Session Management Testing: Keeping an Eye on the Keys
Once logged in, how the session is managed can make or break security. An ethical hacker thinks in session lifespan, renewal, and hijacking possibilities:
- Are session tokens invalidated on logout?
- Can a session be reused across devices?
- Is there inactivity timeout?
- Can the token be sniffed or intercepted (e.g., via insecure cookies or no HTTPOnly)?
It’s a shadow trailing a guard, asking, “Can this key be stolen and reused?” Grabbing a session cookie after login and trying it in another browser tests the setup. If it works without expiring, that’s a flaw. Linking this with token testing exposes weak session generation, showing how an attacker could hijack multiple users.
Token Testing (JWT, OAuth): Cracking the Digital Passports
Modern authentication has moved towards tokenization, especially JWTs and OAuth flows. But complexity breeds vulnerability. Test like this:
- Decode JWTs and analyze claims. Is the algorithm none? Is it using HS256 where RS256 should be?
- Test for token replay, tampering, or predictable expiration.
- Simulate OAuth misconfigurations (e.g., open redirects, weak client secrets).

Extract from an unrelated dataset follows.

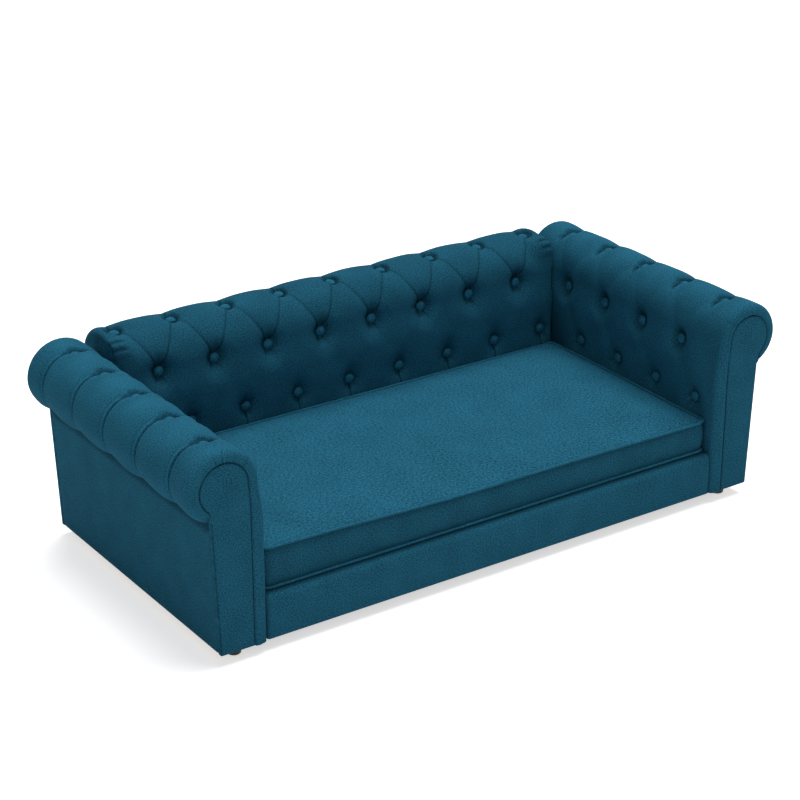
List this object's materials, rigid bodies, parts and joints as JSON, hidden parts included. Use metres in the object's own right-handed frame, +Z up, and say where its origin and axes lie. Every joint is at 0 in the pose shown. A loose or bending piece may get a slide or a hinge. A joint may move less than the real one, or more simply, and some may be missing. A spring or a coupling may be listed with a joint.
{
  "type": "pet sofa bed",
  "caption": "Low scroll-arm pet sofa with a button-tufted back and arms, an upholstered base on short feet and a loose piped box cushion that lifts out.",
  "frame": {"origin": "on the floor, under the middle of the whole sofa's bounding box, the back roll's overhang included", "axes": "+X to the right as seen from the front, along the seat; +Y from the front to the back; +Z up"},
  "size_m": [0.964, 0.4872, 0.2999],
  "materials": {
    "cloth": "matte",
    "button_cloth": "matte",
    "piping_cloth": "matte",
    "dust_cloth": "matte",
    "foam": "matte",
    "plywood": "matte",
    "timber": "matte",
    "card": "matte",
    "steel": "satin",
    "foot_plastic": "satin",
    "zip_metal": "satin"
  },
  "bodies": {
    "sofa": {"left_arm_pad": "cloth", "right_arm_pad": "cloth", "back_pad": "cloth", "left_arm_buttons": "button_cloth", "right_arm_buttons": "button_cloth", "back_buttons": "button_cloth", "left_front_facing": "cloth", "right_front_facing": "cloth", "left_rear_facing": "cloth", "right_rear_facing": "cloth", "left_side_panel": "cloth", "right_side_panel": "cloth", "rear_panel": "cloth", "left_front_end_board": "plywood", "right_front_end_board": "plywood", "left_rear_end_board": "plywood", "right_rear_end_board": "plywood", "left_inner_board": "plywood", "right_inner_board": "plywood", "back_inner_board": "plywood", "left_roll_former": "card", "right_roll_former": "card", "back_roll_former": "card", "left_top_rail": "timber", "right_top_rail": "timber", "back_top_rail": "timber", "left_bottom_rail": "timber", "right_bottom_rail": "timber", "back_bottom_rail": "timber", "left_packing_board": "timber", "right_packing_board": "timber", "back_packing_board": "timber", "left_back_post": "timber", "right_back_post": "timber", "front_rail": "timber", "front_rail_cover": "cloth", "rear_seat_rail": "timber", "left_seat_rail": "timber", "right_seat_rail": "timber", "left_cross_bar": "timber", "middle_cross_bar": "timber", "right_cross_bar": "timber", "seat_deck": "plywood", "deck_screws": "steel", "dust_cloth": "dust_cloth", "front_left_foot": "foot_plastic", "front_right_foot": "foot_plastic", "rear_left_foot": "foot_plastic", "rear_right_foot": "foot_plastic", "foot_screws": "steel", "frame_bolts": "steel", "bolt_washers": "steel", "tee_nuts": "steel"},
    "cushion": {"cushion_cover": "cloth", "cushion_foam": "foam", "top_piping": "piping_cloth", "bottom_piping": "piping_cloth", "cushion_zip": "piping_cloth"},
    "zip_slider": {"zip_slider": "zip_metal"}
  },
  "joints": [
    {"name": "cushion_lift", "type": "slide", "parent": "sofa", "child": "cushion", "axis": [0, 0, 1], "range_m": [0, 0.24]},
    {"name": "zip_slide", "type": "slide", "parent": "cushion", "child": "zip_slider", "axis": [1, 0, 0], "range_m": [-0.536, 0]}
  ]
}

It’s a forger at a checkpoint, wondering, “Can this passport be tweaked?” Decoding a JWT, swapping the “user” claim to “admin,” and testing if the server accepts it checks the setup. If it does, that’s a bypass. Linking this with session management flaws keeps the fake token alive, turning a single tweak into a persistent admin access exploit.
A hacker’s mindset isn’t satisfied with logging in. It tries to become another user, elevate privileges, or hijack the identity flow itself.
The Hacker’s Mindset: Why Chains Matter
Authentication bugs rarely stand alone. They are the entry point to a longer chain:
- Bruteforce leads to weak password reuse.
- Weak sessions lead to IDOR or CSRF.
- Insecure token handling leads to privilege escalation.
Conclusion: Your Job Isn’t to Guess Passwords. It’s to Think Like Those Who Do.
Authentication Testing is more than a skill—it’s a journey into a network’s defenses. For ethical hackers and bug hunters, it’s about outsmarting the system, safeguarding the digital world, and maybe scoring a sweet reward. By mastering brute-forcing, token checks, and session probes, and weaving them with a hacker’s gut, it’s not just testing—it’s telling a story of discovery.